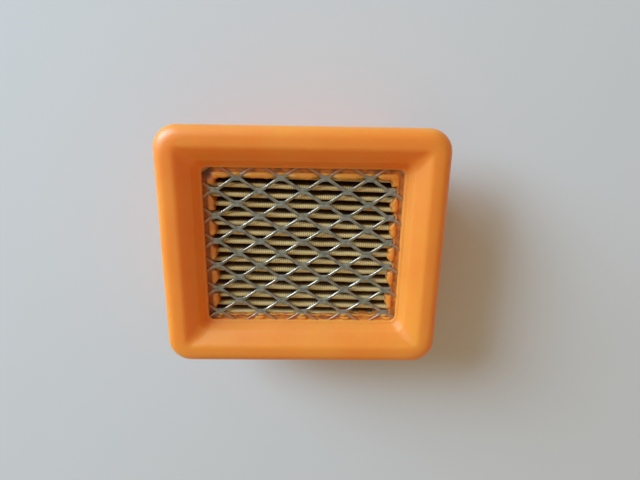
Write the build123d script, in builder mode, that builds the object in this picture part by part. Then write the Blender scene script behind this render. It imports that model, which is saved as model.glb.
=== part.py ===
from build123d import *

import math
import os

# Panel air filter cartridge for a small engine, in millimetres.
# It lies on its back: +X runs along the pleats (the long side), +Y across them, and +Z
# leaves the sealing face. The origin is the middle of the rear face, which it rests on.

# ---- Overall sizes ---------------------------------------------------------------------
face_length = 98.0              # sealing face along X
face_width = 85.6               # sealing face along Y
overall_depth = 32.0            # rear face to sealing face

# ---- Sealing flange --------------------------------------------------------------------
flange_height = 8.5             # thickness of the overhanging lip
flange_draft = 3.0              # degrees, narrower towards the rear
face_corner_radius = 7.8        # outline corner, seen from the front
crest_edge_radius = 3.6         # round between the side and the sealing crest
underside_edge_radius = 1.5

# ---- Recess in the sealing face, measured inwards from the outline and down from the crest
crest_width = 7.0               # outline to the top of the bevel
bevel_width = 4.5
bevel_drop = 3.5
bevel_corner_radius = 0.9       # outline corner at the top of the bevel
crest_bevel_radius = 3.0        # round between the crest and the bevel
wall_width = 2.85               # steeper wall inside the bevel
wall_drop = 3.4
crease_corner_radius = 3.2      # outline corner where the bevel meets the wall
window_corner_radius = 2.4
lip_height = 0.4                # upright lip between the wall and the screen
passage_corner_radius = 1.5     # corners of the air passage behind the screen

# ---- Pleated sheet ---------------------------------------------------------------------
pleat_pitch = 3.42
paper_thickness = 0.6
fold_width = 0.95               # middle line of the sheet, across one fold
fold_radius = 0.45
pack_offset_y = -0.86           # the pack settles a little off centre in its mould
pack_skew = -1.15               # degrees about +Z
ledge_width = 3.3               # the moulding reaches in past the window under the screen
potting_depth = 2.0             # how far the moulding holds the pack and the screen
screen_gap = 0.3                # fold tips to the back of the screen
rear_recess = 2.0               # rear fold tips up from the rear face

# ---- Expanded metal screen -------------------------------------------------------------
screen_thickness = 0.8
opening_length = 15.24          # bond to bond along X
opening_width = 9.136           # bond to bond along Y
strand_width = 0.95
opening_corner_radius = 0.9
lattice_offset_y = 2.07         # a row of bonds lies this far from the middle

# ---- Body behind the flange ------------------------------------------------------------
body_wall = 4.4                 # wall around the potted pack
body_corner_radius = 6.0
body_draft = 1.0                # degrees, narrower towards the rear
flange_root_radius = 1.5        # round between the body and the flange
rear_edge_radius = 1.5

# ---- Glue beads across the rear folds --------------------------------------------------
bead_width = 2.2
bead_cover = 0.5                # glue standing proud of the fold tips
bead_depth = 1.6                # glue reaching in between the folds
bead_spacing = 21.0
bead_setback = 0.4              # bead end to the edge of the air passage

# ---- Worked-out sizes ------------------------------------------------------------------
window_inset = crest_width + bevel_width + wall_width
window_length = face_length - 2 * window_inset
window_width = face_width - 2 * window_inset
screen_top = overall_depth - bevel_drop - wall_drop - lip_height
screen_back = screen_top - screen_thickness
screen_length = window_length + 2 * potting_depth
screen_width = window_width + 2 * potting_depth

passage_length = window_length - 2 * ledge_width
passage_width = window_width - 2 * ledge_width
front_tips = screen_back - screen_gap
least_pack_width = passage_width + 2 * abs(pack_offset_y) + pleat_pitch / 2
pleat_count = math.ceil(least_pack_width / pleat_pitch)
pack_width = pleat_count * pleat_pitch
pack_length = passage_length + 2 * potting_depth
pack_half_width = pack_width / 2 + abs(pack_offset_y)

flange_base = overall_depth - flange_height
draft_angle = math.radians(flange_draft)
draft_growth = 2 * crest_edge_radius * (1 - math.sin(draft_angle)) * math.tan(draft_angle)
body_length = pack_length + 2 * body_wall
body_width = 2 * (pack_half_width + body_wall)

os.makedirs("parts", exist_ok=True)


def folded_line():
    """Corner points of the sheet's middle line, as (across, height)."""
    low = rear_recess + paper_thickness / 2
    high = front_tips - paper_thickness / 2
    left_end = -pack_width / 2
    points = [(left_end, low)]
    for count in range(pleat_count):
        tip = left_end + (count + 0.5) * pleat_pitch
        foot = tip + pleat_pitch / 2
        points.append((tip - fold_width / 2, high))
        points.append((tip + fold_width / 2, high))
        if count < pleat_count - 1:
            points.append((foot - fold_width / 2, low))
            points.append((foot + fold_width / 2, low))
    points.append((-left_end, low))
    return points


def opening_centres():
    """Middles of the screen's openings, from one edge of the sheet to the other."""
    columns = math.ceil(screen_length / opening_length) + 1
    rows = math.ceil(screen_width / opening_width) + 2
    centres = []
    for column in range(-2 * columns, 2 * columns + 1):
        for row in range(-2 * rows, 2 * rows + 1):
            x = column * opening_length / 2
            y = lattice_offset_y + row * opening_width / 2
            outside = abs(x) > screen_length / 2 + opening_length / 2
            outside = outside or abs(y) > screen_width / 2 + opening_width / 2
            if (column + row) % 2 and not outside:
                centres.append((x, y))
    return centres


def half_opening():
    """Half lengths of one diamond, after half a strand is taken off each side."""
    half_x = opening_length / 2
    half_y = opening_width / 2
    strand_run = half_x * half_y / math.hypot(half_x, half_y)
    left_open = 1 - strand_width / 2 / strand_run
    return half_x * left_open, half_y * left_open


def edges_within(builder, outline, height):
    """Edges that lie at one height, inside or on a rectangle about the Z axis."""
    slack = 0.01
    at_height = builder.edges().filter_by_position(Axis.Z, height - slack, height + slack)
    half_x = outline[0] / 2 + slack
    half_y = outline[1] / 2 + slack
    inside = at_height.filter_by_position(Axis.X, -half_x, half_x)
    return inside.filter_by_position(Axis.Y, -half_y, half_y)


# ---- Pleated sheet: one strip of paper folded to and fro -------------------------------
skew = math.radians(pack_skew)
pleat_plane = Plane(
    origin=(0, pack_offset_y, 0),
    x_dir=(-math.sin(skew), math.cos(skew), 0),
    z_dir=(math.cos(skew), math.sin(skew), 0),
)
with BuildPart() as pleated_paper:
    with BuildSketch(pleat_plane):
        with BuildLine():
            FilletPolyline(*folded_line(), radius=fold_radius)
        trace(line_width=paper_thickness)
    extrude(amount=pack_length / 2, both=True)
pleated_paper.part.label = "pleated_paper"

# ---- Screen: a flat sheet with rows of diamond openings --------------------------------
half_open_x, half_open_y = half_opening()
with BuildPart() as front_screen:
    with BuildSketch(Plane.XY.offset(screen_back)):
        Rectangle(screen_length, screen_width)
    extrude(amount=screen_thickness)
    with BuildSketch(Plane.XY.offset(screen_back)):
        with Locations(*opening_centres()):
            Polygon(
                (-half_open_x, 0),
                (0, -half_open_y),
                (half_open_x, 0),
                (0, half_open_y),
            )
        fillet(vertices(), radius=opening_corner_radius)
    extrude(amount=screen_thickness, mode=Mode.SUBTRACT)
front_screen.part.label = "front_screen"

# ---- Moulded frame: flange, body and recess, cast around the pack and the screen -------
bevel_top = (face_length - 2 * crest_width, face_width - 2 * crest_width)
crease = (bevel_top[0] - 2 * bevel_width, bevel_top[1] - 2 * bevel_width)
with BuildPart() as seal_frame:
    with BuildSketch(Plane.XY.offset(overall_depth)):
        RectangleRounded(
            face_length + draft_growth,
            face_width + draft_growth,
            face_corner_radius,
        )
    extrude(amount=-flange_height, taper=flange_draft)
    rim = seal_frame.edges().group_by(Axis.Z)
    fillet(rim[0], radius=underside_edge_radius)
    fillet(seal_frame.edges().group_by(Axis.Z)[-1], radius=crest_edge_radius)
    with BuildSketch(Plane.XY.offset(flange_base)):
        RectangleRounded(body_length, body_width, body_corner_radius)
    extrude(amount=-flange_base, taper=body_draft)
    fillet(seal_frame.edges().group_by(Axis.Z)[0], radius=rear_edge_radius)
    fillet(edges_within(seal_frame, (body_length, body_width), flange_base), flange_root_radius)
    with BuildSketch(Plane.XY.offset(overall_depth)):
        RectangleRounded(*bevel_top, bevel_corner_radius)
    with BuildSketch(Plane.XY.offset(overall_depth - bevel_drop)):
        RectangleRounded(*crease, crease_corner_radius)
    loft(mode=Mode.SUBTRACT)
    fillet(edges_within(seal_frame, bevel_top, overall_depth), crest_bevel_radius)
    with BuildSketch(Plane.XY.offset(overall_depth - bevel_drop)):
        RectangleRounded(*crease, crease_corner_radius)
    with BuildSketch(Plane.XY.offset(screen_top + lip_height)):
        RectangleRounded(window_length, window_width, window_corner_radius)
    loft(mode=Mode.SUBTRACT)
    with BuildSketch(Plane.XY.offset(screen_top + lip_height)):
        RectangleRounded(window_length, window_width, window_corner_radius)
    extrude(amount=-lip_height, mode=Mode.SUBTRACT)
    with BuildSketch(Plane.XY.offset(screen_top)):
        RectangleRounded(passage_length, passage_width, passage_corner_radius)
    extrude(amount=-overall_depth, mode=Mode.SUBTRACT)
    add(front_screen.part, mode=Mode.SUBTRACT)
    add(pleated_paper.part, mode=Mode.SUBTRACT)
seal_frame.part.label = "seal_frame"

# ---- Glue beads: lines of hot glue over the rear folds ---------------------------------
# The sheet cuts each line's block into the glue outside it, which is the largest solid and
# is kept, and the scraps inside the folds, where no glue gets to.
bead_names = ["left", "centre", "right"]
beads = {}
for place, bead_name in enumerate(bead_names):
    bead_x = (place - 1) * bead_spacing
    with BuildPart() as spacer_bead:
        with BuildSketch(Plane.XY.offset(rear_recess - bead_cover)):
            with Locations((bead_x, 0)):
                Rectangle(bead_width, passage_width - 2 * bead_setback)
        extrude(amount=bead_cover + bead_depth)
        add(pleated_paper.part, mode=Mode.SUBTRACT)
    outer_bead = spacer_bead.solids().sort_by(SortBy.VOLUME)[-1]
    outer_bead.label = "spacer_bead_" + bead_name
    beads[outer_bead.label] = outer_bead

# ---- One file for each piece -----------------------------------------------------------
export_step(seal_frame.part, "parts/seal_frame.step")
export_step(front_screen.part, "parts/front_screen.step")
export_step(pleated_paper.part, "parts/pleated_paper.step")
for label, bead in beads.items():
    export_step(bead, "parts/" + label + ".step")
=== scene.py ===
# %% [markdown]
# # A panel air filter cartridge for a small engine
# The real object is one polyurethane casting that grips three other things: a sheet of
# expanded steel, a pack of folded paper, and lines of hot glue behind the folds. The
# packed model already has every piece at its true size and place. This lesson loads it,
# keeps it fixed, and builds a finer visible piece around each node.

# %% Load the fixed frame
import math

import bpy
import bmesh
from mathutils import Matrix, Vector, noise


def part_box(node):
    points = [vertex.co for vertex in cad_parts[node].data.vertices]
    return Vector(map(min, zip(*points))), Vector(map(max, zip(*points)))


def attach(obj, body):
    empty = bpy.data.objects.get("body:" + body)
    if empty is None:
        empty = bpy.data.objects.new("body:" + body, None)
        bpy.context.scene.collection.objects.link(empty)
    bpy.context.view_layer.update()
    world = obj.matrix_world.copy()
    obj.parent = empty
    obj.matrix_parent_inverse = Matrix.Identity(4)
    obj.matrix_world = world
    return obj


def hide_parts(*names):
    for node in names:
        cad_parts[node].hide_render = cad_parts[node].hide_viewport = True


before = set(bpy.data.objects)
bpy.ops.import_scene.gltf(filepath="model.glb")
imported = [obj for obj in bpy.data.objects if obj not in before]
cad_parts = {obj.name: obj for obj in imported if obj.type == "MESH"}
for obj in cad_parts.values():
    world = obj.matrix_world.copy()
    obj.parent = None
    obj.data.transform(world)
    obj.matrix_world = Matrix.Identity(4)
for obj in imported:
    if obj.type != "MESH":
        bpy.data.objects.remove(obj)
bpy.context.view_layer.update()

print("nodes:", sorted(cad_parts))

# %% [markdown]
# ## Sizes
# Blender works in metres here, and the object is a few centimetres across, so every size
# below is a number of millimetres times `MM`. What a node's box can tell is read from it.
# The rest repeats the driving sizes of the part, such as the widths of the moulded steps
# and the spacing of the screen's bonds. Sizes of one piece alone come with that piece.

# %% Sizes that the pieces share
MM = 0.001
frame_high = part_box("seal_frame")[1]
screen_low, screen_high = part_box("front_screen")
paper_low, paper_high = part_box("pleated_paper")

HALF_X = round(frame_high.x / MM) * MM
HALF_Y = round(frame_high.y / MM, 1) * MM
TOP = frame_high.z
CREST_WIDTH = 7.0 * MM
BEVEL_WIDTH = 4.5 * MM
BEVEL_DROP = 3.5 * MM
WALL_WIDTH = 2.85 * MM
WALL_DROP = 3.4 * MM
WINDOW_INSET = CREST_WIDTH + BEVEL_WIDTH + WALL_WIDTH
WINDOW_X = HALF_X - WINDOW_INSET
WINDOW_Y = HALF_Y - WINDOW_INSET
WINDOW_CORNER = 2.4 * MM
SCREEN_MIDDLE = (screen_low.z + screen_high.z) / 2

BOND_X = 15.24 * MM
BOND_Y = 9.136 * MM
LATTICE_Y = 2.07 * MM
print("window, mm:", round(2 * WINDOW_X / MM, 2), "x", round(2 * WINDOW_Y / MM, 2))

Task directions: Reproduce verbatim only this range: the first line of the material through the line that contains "overall_depth = 32.0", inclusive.

Written solution:
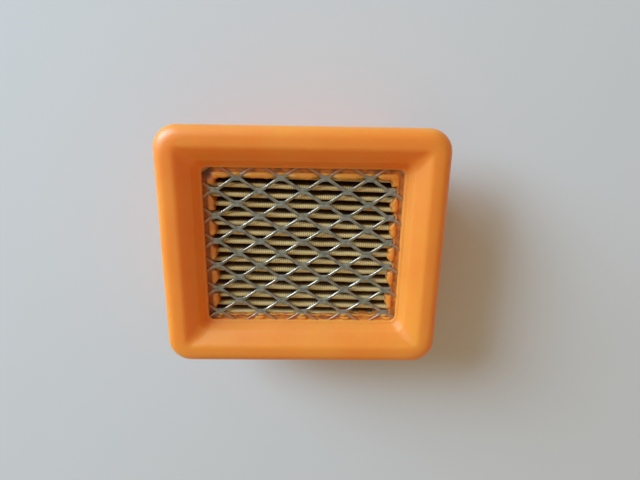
Write the build123d script, in builder mode, that builds the object in this picture part by part. Then write the Blender scene script behind this render. It imports that model, which is saved as model.glb.
=== part.py ===
from build123d import *

import math
import os

# Panel air filter cartridge for a small engine, in millimetres.
# It lies on its back: +X runs along the pleats (the long side), +Y across them, and +Z
# leaves the sealing face. The origin is the middle of the rear face, which it rests on.

# ---- Overall sizes ---------------------------------------------------------------------
face_length = 98.0              # sealing face along X
face_width = 85.6               # sealing face along Y
overall_depth = 32.0            # rear face to sealing face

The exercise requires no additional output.